- WHAT THIS TASK INVOLVES:
Which lines run from the first one up to and including the one with "lip_draft = 0.3"? Print exactly those.

- DATASET EXCERPT:
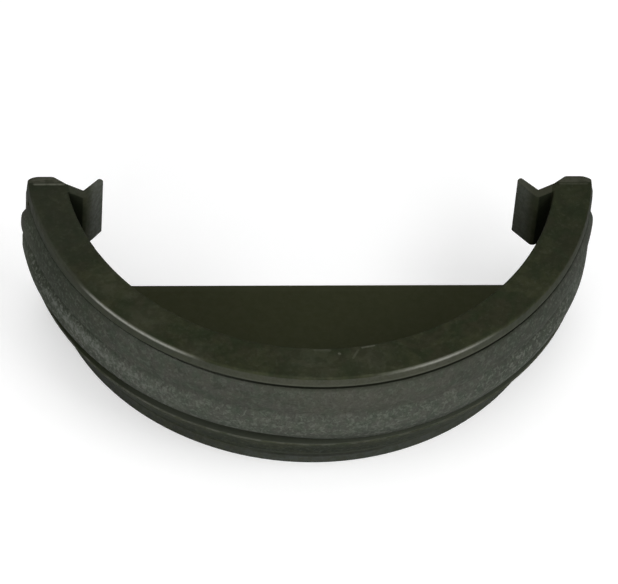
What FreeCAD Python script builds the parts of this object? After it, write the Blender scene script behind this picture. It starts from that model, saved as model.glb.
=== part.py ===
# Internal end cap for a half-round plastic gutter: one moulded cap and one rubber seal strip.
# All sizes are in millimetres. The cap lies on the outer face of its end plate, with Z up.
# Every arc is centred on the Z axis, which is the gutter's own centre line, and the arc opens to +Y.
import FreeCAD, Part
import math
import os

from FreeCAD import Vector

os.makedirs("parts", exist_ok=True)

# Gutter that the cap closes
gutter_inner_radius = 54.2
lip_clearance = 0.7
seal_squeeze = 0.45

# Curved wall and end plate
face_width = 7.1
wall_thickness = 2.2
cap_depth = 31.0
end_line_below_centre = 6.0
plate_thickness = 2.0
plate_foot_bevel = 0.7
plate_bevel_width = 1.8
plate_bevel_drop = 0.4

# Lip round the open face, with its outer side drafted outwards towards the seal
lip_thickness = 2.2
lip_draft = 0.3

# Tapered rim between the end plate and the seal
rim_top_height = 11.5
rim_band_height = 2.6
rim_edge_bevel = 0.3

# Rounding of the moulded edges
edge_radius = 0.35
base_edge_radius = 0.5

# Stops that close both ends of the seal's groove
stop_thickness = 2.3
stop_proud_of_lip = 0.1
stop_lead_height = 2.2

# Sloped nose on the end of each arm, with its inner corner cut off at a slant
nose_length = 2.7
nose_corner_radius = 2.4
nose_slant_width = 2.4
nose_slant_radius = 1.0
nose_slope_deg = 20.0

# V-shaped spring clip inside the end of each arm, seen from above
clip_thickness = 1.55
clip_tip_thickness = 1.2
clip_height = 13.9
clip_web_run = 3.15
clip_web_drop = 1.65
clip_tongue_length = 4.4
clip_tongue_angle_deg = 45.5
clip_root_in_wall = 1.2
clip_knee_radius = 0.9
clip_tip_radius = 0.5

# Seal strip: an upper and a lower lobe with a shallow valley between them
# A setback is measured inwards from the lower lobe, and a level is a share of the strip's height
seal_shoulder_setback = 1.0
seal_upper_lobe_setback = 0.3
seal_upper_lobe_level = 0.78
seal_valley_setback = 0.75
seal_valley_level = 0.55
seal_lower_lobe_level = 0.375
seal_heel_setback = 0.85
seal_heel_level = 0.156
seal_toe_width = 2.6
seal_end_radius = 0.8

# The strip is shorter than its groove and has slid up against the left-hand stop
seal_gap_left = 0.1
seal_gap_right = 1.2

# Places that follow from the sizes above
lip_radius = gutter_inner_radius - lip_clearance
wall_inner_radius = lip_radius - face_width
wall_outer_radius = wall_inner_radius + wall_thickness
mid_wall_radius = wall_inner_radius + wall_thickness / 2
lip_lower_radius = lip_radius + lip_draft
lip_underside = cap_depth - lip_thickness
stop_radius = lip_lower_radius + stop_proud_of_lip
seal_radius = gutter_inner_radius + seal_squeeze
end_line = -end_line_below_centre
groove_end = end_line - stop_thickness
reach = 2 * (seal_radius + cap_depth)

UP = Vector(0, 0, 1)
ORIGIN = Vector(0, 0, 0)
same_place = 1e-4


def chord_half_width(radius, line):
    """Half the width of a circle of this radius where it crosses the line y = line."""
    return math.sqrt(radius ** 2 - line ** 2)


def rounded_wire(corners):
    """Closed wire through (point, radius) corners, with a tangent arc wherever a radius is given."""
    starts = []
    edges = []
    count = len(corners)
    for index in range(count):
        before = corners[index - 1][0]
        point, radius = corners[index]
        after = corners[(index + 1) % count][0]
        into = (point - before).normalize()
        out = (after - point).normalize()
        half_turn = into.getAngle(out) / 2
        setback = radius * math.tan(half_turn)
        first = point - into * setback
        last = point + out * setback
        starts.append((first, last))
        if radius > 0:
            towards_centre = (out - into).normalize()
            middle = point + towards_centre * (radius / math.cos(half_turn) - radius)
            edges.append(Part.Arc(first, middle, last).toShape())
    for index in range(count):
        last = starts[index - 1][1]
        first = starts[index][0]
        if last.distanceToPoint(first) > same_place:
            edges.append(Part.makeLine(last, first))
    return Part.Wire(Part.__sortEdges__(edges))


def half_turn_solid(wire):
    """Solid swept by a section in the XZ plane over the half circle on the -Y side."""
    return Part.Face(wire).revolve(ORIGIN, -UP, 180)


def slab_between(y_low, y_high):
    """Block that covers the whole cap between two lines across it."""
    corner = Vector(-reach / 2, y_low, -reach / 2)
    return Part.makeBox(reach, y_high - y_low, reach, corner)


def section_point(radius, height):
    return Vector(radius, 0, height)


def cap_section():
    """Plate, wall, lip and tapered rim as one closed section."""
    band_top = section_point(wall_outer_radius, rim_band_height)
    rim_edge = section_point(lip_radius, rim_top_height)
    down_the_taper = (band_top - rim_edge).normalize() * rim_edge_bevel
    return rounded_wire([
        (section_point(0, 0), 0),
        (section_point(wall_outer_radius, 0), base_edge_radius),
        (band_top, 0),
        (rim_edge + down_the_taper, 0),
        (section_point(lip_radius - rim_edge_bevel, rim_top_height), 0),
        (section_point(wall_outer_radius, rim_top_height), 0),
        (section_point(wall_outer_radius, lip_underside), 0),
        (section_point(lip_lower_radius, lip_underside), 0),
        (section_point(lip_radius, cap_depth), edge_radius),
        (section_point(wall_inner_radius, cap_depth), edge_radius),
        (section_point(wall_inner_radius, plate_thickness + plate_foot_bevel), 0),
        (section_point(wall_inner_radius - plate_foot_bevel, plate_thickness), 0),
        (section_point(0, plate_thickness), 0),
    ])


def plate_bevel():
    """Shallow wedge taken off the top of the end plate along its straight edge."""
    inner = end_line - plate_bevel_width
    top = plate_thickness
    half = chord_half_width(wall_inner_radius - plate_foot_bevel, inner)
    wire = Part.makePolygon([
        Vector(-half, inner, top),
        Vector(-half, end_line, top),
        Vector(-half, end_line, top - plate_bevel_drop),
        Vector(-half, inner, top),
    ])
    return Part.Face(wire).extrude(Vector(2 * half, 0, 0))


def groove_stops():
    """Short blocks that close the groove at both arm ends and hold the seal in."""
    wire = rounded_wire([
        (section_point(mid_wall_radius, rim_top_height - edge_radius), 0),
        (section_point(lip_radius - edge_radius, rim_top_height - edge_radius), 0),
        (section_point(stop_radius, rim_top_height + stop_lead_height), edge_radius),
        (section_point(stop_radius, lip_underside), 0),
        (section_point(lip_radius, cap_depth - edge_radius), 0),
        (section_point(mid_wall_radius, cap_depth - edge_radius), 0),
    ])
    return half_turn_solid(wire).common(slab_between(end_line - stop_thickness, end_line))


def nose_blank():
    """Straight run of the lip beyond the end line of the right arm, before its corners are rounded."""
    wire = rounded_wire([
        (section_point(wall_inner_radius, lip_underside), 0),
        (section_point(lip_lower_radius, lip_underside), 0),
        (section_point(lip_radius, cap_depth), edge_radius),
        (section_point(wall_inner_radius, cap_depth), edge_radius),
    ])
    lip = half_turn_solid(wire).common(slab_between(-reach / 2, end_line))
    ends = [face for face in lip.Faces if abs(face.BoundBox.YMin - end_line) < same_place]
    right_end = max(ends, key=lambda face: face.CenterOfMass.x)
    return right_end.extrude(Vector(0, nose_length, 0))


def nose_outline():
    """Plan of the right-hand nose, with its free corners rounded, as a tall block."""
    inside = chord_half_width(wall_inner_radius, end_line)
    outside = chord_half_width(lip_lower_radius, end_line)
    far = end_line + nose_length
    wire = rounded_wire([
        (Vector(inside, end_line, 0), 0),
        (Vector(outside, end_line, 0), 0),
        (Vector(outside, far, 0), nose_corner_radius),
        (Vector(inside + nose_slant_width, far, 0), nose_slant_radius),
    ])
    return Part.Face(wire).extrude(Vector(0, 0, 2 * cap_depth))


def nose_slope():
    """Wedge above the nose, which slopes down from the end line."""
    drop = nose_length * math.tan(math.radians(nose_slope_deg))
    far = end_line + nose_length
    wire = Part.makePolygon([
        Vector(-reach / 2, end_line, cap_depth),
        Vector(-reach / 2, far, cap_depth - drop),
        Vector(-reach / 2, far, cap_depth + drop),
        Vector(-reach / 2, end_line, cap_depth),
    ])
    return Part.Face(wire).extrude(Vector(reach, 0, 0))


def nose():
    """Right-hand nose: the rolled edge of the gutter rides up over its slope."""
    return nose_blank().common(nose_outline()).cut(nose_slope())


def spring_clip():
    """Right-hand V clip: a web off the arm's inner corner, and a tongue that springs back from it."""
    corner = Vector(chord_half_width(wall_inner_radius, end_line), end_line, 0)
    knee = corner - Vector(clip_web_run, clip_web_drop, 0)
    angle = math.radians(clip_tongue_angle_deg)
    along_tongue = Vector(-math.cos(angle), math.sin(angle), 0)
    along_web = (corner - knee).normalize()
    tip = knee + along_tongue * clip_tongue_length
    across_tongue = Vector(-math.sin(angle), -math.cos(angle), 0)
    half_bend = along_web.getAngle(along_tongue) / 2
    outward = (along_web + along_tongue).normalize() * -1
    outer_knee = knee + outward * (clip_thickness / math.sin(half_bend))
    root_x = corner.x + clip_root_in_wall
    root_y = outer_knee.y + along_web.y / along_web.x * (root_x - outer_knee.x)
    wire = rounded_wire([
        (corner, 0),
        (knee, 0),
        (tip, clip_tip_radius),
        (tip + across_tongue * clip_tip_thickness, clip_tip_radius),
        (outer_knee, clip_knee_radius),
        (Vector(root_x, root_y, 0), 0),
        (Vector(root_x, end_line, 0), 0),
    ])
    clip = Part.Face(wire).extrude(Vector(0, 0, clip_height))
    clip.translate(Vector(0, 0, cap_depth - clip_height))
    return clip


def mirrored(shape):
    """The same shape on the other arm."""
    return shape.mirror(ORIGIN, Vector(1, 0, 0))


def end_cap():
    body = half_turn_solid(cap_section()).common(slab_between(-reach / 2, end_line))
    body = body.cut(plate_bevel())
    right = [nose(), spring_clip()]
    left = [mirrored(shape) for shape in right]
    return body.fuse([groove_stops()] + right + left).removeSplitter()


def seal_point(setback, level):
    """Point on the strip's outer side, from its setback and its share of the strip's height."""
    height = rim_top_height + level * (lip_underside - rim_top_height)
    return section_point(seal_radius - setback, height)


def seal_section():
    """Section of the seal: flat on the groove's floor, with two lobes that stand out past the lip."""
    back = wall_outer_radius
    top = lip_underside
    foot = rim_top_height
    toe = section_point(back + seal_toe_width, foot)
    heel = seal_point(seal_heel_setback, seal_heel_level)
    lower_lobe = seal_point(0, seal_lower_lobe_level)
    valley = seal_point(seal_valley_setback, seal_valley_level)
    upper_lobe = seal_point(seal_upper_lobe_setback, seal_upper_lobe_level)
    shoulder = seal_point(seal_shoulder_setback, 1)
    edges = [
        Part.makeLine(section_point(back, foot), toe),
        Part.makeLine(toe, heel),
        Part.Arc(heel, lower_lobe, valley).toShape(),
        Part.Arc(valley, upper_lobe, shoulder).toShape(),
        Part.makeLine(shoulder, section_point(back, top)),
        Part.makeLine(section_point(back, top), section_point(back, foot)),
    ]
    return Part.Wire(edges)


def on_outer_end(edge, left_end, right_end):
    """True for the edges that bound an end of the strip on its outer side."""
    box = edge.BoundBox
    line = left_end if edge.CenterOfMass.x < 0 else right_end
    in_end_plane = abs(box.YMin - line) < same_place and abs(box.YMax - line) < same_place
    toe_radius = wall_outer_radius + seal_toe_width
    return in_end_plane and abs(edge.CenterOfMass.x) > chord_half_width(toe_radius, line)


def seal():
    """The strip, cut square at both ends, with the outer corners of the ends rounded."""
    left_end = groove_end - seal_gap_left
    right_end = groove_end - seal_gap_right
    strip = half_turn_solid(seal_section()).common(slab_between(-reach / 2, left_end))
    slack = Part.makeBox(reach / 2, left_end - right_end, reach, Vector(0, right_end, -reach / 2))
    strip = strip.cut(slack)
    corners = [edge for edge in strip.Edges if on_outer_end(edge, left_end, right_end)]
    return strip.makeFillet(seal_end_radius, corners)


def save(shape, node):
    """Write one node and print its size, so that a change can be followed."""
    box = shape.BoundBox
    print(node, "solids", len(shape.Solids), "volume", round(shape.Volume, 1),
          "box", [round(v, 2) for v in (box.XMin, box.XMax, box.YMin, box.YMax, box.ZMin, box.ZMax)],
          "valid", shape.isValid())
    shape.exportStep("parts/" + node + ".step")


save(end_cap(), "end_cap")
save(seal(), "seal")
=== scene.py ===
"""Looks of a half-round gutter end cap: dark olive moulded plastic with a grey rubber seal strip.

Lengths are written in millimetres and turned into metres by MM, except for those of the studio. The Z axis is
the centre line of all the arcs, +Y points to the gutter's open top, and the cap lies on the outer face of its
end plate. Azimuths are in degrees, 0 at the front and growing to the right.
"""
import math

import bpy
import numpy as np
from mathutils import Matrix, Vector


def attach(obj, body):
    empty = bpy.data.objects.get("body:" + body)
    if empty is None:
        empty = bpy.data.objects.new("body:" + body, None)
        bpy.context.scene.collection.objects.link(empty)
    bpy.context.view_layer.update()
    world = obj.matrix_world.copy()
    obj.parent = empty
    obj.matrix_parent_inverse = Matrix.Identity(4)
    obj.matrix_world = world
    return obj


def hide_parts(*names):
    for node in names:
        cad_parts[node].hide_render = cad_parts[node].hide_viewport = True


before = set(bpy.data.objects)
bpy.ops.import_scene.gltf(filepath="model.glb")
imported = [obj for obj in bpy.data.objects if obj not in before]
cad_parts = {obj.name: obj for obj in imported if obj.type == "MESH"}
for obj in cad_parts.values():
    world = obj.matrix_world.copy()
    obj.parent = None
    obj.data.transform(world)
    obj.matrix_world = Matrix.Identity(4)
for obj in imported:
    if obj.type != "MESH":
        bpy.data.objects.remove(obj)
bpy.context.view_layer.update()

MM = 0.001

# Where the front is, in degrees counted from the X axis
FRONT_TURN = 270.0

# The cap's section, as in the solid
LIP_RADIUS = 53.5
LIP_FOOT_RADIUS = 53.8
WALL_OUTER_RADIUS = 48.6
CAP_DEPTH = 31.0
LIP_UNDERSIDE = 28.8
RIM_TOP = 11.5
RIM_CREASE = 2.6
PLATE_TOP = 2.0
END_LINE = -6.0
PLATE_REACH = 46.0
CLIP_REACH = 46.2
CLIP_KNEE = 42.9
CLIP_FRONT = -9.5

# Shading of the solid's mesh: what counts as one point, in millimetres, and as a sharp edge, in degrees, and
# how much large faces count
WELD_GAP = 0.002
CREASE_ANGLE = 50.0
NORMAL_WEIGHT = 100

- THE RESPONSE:
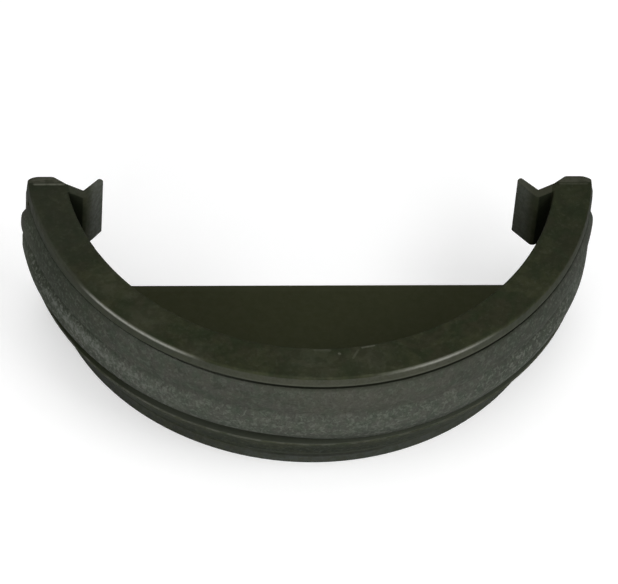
What FreeCAD Python script builds the parts of this object? After it, write the Blender scene script behind this picture. It starts from that model, saved as model.glb.
=== part.py ===
# Internal end cap for a half-round plastic gutter: one moulded cap and one rubber seal strip.
# All sizes are in millimetres. The cap lies on the outer face of its end plate, with Z up.
# Every arc is centred on the Z axis, which is the gutter's own centre line, and the arc opens to +Y.
import FreeCAD, Part
import math
import os

from FreeCAD import Vector

os.makedirs("parts", exist_ok=True)

# Gutter that the cap closes
gutter_inner_radius = 54.2
lip_clearance = 0.7
seal_squeeze = 0.45

# Curved wall and end plate
face_width = 7.1
wall_thickness = 2.2
cap_depth = 31.0
end_line_below_centre = 6.0
plate_thickness = 2.0
plate_foot_bevel = 0.7
plate_bevel_width = 1.8
plate_bevel_drop = 0.4

# Lip round the open face, with its outer side drafted outwards towards the seal
lip_thickness = 2.2
lip_draft = 0.3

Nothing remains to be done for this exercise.